### Material for this task

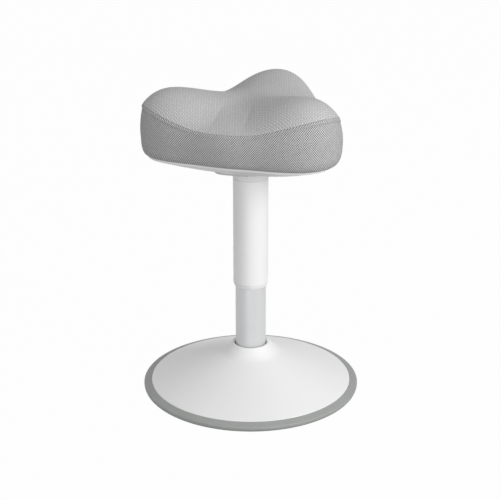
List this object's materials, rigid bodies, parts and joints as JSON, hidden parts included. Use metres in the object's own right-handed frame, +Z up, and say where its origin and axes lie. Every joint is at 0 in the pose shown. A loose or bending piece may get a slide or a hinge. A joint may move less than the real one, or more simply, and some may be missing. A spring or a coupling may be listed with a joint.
{
  "type": "perch stool",
  "caption": "Perch stool with a weighted round foot, a gas lift column under a sleeve, and a swivelling saddle seat with lobes.",
  "frame": {"origin": "centre of the foot at floor level", "axes": "+Z up along the column; +Y towards the seat's high lobe; the seat is mirrored about the plane X = 0"},
  "size_m": [0.359, 0.359, 0.5137],
  "materials": {
    "white_paint": "satin white powder coat",
    "white_plastic": "satin moulded white",
    "grey_rubber": "matt grey rubber",
    "dark_rubber": "matt black rubber",
    "silver_tube": "satin silver grey paint",
    "steel": "zinc plated",
    "bright_steel": "ground and polished",
    "cast_iron": "as cast, dark",
    "black_plastic": "moulded black",
    "plywood": "bare plywood",
    "weave": "woven light grey cloth over foam"
  },
  "bodies": {
    "foot": {"floor_pad": "dark_rubber", "base_ring": "grey_rubber", "base_weight": "cast_iron", "base_cover": "white_paint", "column_socket": "steel", "socket_bolt_1": "steel", "socket_bolt_2": "steel", "socket_bolt_3": "steel", "column_tube": "silver_tube", "tube_end_plate": "steel", "lower_race": "bright_steel", "ball_cage": "bright_steel", "guide_bush": "black_plastic"},
    "rod": {"piston_rod": "bright_steel", "piston": "steel", "retaining_clip": "steel", "upper_race": "bright_steel", "bump_stop": "dark_rubber"},
    "seat": {"gas_cylinder": "steel", "rod_gland": "black_plastic", "sleeve": "white_paint", "sleeve_end_ring": "white_plastic", "sleeve_top_ring": "white_plastic", "seat_hub": "steel", "seat_tray": "white_plastic", "seat_board": "plywood", "tray_screw_1": "steel", "tray_screw_2": "steel", "tray_screw_3": "steel", "hub_bolt_1": "steel", "hub_bolt_2": "steel", "hub_bolt_3": "steel", "hub_bolt_4": "steel", "tee_nut_1": "steel", "tee_nut_2": "steel", "tee_nut_3": "steel", "tee_nut_4": "steel", "lever_pin": "steel", "seat_cushion": "weave"},
    "lever": {"release_lever": "white_plastic"},
    "valve": {"valve_pin": "bright_steel"}
  },
  "joints": [
    {"name": "seat_swivel", "type": "hinge", "parent": "foot", "child": "rod", "pos_m": [0, 0, 0.03], "axis": [0, 0, 1], "continuous": true},
    {"name": "seat_height", "type": "slide", "parent": "rod", "child": "seat", "axis": [0, 0, 1], "range_m": [-0.095, 0]},
    {"name": "lever_pivot", "type": "hinge", "parent": "seat", "child": "lever", "pos_m": [-0.03204, -0.0185, 0.3936], "axis": [-0.5, 0.866, 0], "range_deg": [0, 6], "stiffness_Nm_per_rad": 4},
    {"name": "valve_press", "type": "slide", "parent": "seat", "child": "valve", "axis": [0, 0, -1], "range_m": [0, 0.004]}
  ],
  "couplings": [
    {"joint": "valve_press", "follows": "lever_pivot", "m_per_rad": 0.038}
  ]
}
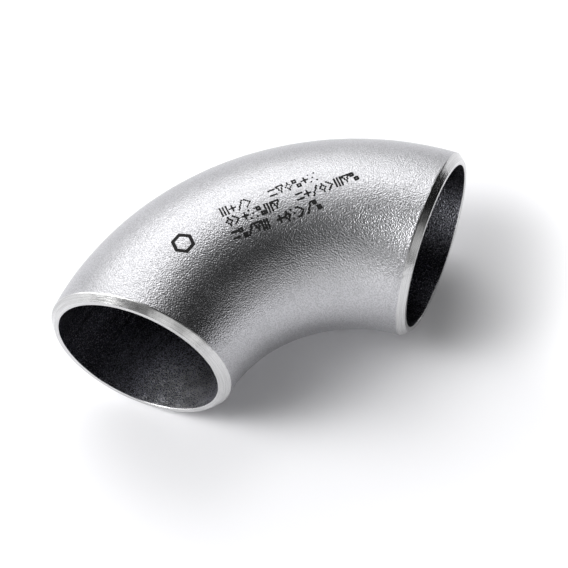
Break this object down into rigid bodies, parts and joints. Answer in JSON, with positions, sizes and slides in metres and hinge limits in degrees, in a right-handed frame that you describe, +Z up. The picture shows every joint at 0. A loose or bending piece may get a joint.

### Problem details
Repeat every line of the material exactly as given.

### The completed task
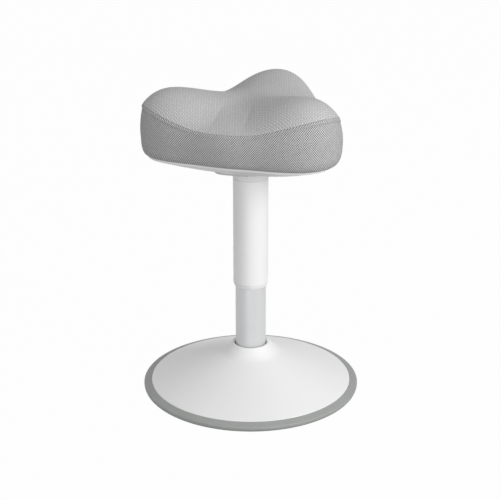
List this object's materials, rigid bodies, parts and joints as JSON, hidden parts included. Use metres in the object's own right-handed frame, +Z up, and say where its origin and axes lie. Every joint is at 0 in the pose shown. A loose or bending piece may get a slide or a hinge. A joint may move less than the real one, or more simply, and some may be missing. A spring or a coupling may be listed with a joint.
{
  "type": "perch stool",
  "caption": "Perch stool with a weighted round foot, a gas lift column under a sleeve, and a swivelling saddle seat with lobes.",
  "frame": {"origin": "centre of the foot at floor level", "axes": "+Z up along the column; +Y towards the seat's high lobe; the seat is mirrored about the plane X = 0"},
  "size_m": [0.359, 0.359, 0.5137],
  "materials": {
    "white_paint": "satin white powder coat",
    "white_plastic": "satin moulded white",
    "grey_rubber": "matt grey rubber",
    "dark_rubber": "matt black rubber",
    "silver_tube": "satin silver grey paint",
    "steel": "zinc plated",
    "bright_steel": "ground and polished",
    "cast_iron": "as cast, dark",
    "black_plastic": "moulded black",
    "plywood": "bare plywood",
    "weave": "woven light grey cloth over foam"
  },
  "bodies": {
    "foot": {"floor_pad": "dark_rubber", "base_ring": "grey_rubber", "base_weight": "cast_iron", "base_cover": "white_paint", "column_socket": "steel", "socket_bolt_1": "steel", "socket_bolt_2": "steel", "socket_bolt_3": "steel", "column_tube": "silver_tube", "tube_end_plate": "steel", "lower_race": "bright_steel", "ball_cage": "bright_steel", "guide_bush": "black_plastic"},
    "rod": {"piston_rod": "bright_steel", "piston": "steel", "retaining_clip": "steel", "upper_race": "bright_steel", "bump_stop": "dark_rubber"},
    "seat": {"gas_cylinder": "steel", "rod_gland": "black_plastic", "sleeve": "white_paint", "sleeve_end_ring": "white_plastic", "sleeve_top_ring": "white_plastic", "seat_hub": "steel", "seat_tray": "white_plastic", "seat_board": "plywood", "tray_screw_1": "steel", "tray_screw_2": "steel", "tray_screw_3": "steel", "hub_bolt_1": "steel", "hub_bolt_2": "steel", "hub_bolt_3": "steel", "hub_bolt_4": "steel", "tee_nut_1": "steel", "tee_nut_2": "steel", "tee_nut_3": "steel", "tee_nut_4": "steel", "lever_pin": "steel", "seat_cushion": "weave"},
    "lever": {"release_lever": "white_plastic"},
    "valve": {"valve_pin": "bright_steel"}
  },
  "joints": [
    {"name": "seat_swivel", "type": "hinge", "parent": "foot", "child": "rod", "pos_m": [0, 0, 0.03], "axis": [0, 0, 1], "continuous": true},
    {"name": "seat_height", "type": "slide", "parent": "rod", "child": "seat", "axis": [0, 0, 1], "range_m": [-0.095, 0]},
    {"name": "lever_pivot", "type": "hinge", "parent": "seat", "child": "lever", "pos_m": [-0.03204, -0.0185, 0.3936], "axis": [-0.5, 0.866, 0], "range_deg": [0, 6], "stiffness_Nm_per_rad": 4},
    {"name": "valve_press", "type": "slide", "parent": "seat", "child": "valve", "axis": [0, 0, -1], "range_m": [0, 0.004]}
  ],
  "couplings": [
    {"joint": "valve_press", "follows": "lever_pivot", "m_per_rad": 0.038}
  ]
}
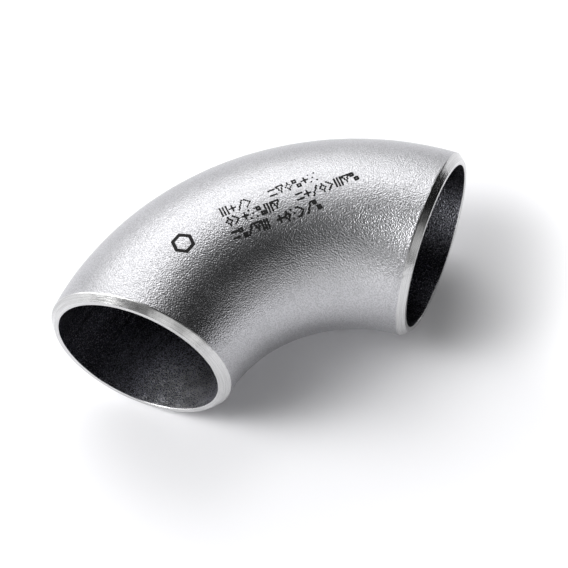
Break this object down into rigid bodies, parts and joints. Answer in JSON, with positions, sizes and slides in metres and hinge limits in degrees, in a right-handed frame that you describe, +Z up. The picture shows every joint at 0. A loose or bending piece may get a joint.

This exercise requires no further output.